Building an Electronic Human Brain
A former Weizmann Institute scientist seeks to create an electronic human brain with cognitive abilities to provide insight into the most powerful ‘computer’ in existence.
We already have mechanical and computerized devices that can stand in for human limbs and organs. Now Prof. Henry Markram is working on a computerized version of the human brain, down to its finest synapses. In fact, Markram, who did much of his research at Israel’s Weizmann Institute of Science, tells ISRAEL21c that if his Blue Brain Project goes well, “we anticipate that the brain model we develop will have most, if not all, human cognitive capabilities.”
Markram is currently director of the Brain and Mind Institute of the École Polytechnique in Lausanne, Switzerland. It is there where the Blue Brain Project was founded in May 2005, to study the brain’s “architectural and functional principles.”
Working with a number of international researchers, including Prof. Idan Segev of the Hebrew University of Jerusalem, the project aims to “reverse engineer” the workings of the brain – beginning with the brains of small mammals, said Markram, and culminating in the human brain, a goal that he hopes to achieve by the close of the decade.
Scientists have long known that the brain functions like a mass of small computers, with neurons gathering and transmitting electrochemical signals concerning muscle actions, thoughts, reactions, etc.

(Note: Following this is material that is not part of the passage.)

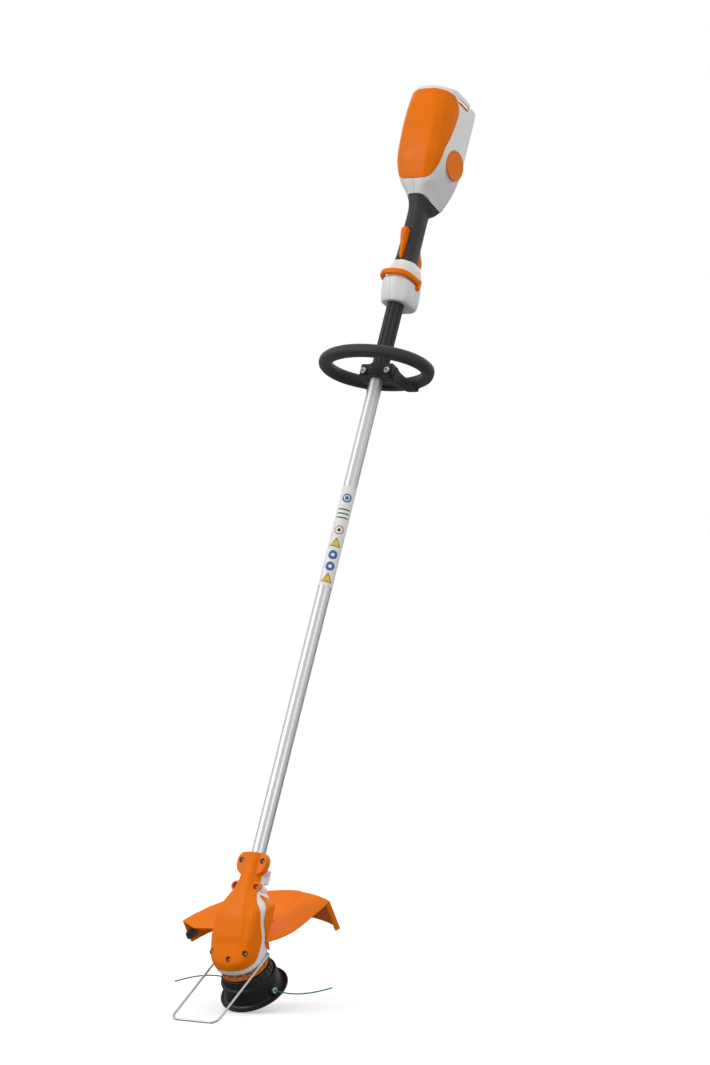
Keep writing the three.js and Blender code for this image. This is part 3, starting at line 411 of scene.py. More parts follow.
def plastic(name, colour, roughness, grain=2600.0, depth=0.12, shine=0.4, mottle=0.05):
    """Moulded plastic: a fine spark texture, faint flow marks and uneven gloss."""
    finish = Finish(name)
    flow = finish.noise(9.0, 3.0)
    fine = finish.noise(grain, 2.0)
    blot = finish.noise(70.0, 4.0)
    toned = finish.mix(finish.ranged(flow, 0, 1), shade(colour, 1 - mottle), shade(colour, 1 + mottle))
    toned = finish.mix(finish.ranged(fine, 0, 0.22), toned, shade(colour, 0.82))
    finish.set(Base_Color=toned, Roughness=finish.ranged(blot, roughness - 0.05, roughness + 0.06))
    finish.set(Specular_IOR_Level=shine)
    finish.relief(fine, depth, 0.00012, edge=0.0007)
    return finish.material


def soft_touch(name, colour):
    """Rubbery grip plastic: dense fine pores and a broad dull gloss."""
    finish = Finish(name)
    pores = finish.node("ShaderNodeTexVoronoi", Vector=finish.coords, Scale=900.0).outputs["Distance"]
    fine = finish.noise(3200.0, 3.0)
    wear = finish.noise(24.0, 4.0)
    toned = finish.mix(finish.ranged(wear, 0, 1), shade(colour, 0.85), shade(colour, 1.25))
    toned = finish.mix(finish.ranged(pores, 0.25, 0, 0.0, 0.35), toned, shade(colour, 0.55))
    finish.set(Base_Color=toned, Roughness=finish.ranged(wear, 0.5, 0.66))
    finish.set(Sheen_Weight=0.12, Sheen_Roughness=0.5)
    finish.relief(finish.math("ADD", pores, fine), 0.25, 0.00015, edge=0.0008)
    return finish.material


def brushed(name, colour, roughness, axis, length=18.0, across=1500.0, edge=0.0004):
    """Metal with fine drawing marks that run along an axis of the row."""
    finish = Finish(name)
    turn = Vector((0, 0, 1)).rotation_difference(Vector(axis)).inverted().to_euler()
    marks = finish.noise(1.0, 3.0, 0.6, finish.stretched(across, across, length, turn))
    smudge = finish.noise(14.0, 4.0)
    toned = finish.mix(finish.ranged(marks, 0, 1), shade(colour, 0.86), shade(colour, 1.08))
    finish.set(Base_Color=toned, Metallic=1.0)
    streaks = finish.ranged(marks, -0.06, 0.06)
    gloss = finish.math("ADD", streaks, finish.ranged(smudge, roughness - 0.04, roughness + 0.05))
    finish.set(Roughness=gloss)
    finish.relief(marks, 0.1, 0.00005, edge)
    return finish.material


def linear(hexed):
    """A colour written as display hex, in linear light."""
    parts = [int(hexed[i:i + 2], 16) / 255 for i in (0, 2, 4)]
    return (*[p / 12.92 if p <= 0.04045 else ((p + 0.055) / 1.055) ** 2.4 for p in parts], 1.0)


# ------------------------------------------------------------------ settings
def length_setting(name, description, default):
    return bpy.props.FloatProperty(
        name=name, description=description, default=default, min=0, unit="LENGTH",
    )


def colour_setting(name, description, hexed):
    return bpy.props.FloatVectorProperty(
        name=name, description=description, default=linear(hexed), size=4, min=0, max=1, subtype="COLOR",
    )


class TrimmerColours(bpy.types.PropertyGroup):
    orange: colour_setting("Orange", "Moulded covers, deflector and triggers", "F97C00")
    white: colour_setting("White", "Housing shells and collar", "F1F1F1")
    black: colour_setting("Black", "Line spool and clamp", "161718")
    grip: colour_setting("Grip", "Handle, loop and sleeve", "242526")
    alloy: colour_setting("Alloy", "The tube", "D6D8DA")
    steel: colour_setting("Steel", "Screws, wire guard and knife", "D4D6D8")
    line: colour_setting("Line", "The cutting line", "2C8F6D")
    copper: colour_setting("Copper", "The motor's windings", "B36B3C")
    board: colour_setting("Board", "The control board", "1F5A38")
    film: colour_setting("Label film", "The film on the tube", "F4F4F0")


class TrimmerSizes(bpy.types.PropertyGroup):
    parting: length_setting("Parting gap", "Gap between two moulded pieces", 0.0006)
    proud: length_setting("Cover step", "How far covers stand out of their shells", 0.0008)
    voxel: length_setting("Mould detail", "Finest detail of the blended mouldings", 0.0012)
    lens: bpy.props.FloatProperty(
        name="Lens", description="Focal length of the camera", default=117.92, min=1,
    )
    distance: length_setting("Camera distance", "From the middle of the view", 6.0)


FINISHES = {}


def make_finishes(colours):
    up_tube = JOINTS["battery_slide"]["axis"]
    spool_axis = JOINTS["spool_spin"]["axis"]
    FINISHES.update(
        orange=plastic("orange_plastic", colours.orange, 0.36, depth=0.05, shine=0.1, mottle=0.03),
        white=plastic("white_plastic", colours.white, 0.38, depth=0.1, mottle=0.02),
        black=plastic("black_plastic", colours.black, 0.42, depth=0.22, mottle=0.15),
        grip=soft_touch("soft_grip", colours.grip),
        alloy=brushed("drawn_alloy", colours.alloy, 0.36, up_tube),
        steel=brushed("drawn_steel", colours.steel, 0.36, spool_axis, length=60.0, across=2200.0),
        cast=plastic("cast_alloy", colours.alloy, 0.5, grain=900.0, depth=0.3),
        blade=brushed(
            "dark_steel", shade(colours.steel, 0.25), 0.35, spool_axis, length=60.0, across=2200.0,
        ),
        copper=brushed("copper_winding", colours.copper, 0.34, (1, 0, 0), length=40.0, across=900.0),
        board=plastic("circuit_board", colours.board, 0.35, depth=0.1),
    )


# ------------------------------------------------------------------ stage
FLOOR_GLOW = 0.38  # lifts the floor to white where nothing shades it
FLOOR_BOUNCE = 0.35  # share of its light that the floor gives back to the object
OBJECT_LIGHT, BACKDROP_LIGHT = 0.78, 1.0
VIEW_TURN, VIEW_DIP = math.radians(34), math.radians(0.389)
VIEW_MIDDLE = Vector((0.14309, 0.09652, 0.8281))  # from the spool's centre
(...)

The 100 billion or so neurons in the human brain behave like a supercomputer, controlling the overall structure of the body. Upon realizing this, Markram said, he began to analyze and map the structure and relationships among neurons (neocortical microcircuitry), the better to understand how things can go askew in the mind.
“I realized already in the early 1990s that if we ever want to understand the brain and its diseases, we will need to develop a functional computer model of a working brain,” said Markram. Once built, the computer model – which should be able to almost exactly mimic the activity of a human brain – could be used for basic brain research, for analysis and treatment of brain diseases, and development of new pharmaceutical treatments for brain diseases.
Much of the basic research for Blue Brain was carried out at the Weizmann Institute, Markram tells ISRAEL21c. “I carried out almost all the biological studies on the neocortical microcircuitry at Weizmann when I worked there between 1995 and 2002. This data represents the most comprehensive set of any neural circuit in the world, and provided the blueprints to build the first prototype model of a rat’s neocortical column [a project completed in December 2006] ,” he said
Markram joined the Weizmann Institute after coming on aliya from South Africa in 1988 and serving in the IDF in 1990. “I came on a Karyn Kupcinet Fellowship program from South Africa. I was so excited by what Weizmann had to offer that I stopped my studies in South Africa and moved to Israel,” says Markram, who met his first wife in Israel, where they had three children.
It was his early research at Weizmann that convinced Markram that it was possible to build a model of the human brain: “Science is becoming industrialized, allowing one to screen the brain at all levels at a much faster rate than was ever before possible. For example, we can generate more data in a few months today than in the entire 20th century. So it will become much easier to reverse engineer the composition and function of the elements of the brain.”
As computing power increases, scientists have more access to supercomputers that until now were available only to government and the military. As they harness that power, real-life simulations of the most complicated structures – like that of the human brain – are only a few years away.
Markram expects that “by 2018 supercomputers will have reached the power needed to accomplish our goal.” And the need is urgent: “Brain diseases cost economies and societies a great deal, so now that we have the ability, we need to do this research as soon as possible,” he asserts.
As with many other breakthrough projects in the life-sciences area, Markram’s Blue Brain project has attracted its share of criticism - on both religious/ethical grounds, as well as from other scientists. Markram isn’t too concerned about the former. “I don’t think it goes against any religion to find out how God built us and to help heal people who are suffering from diseases of the brain,” Markram said.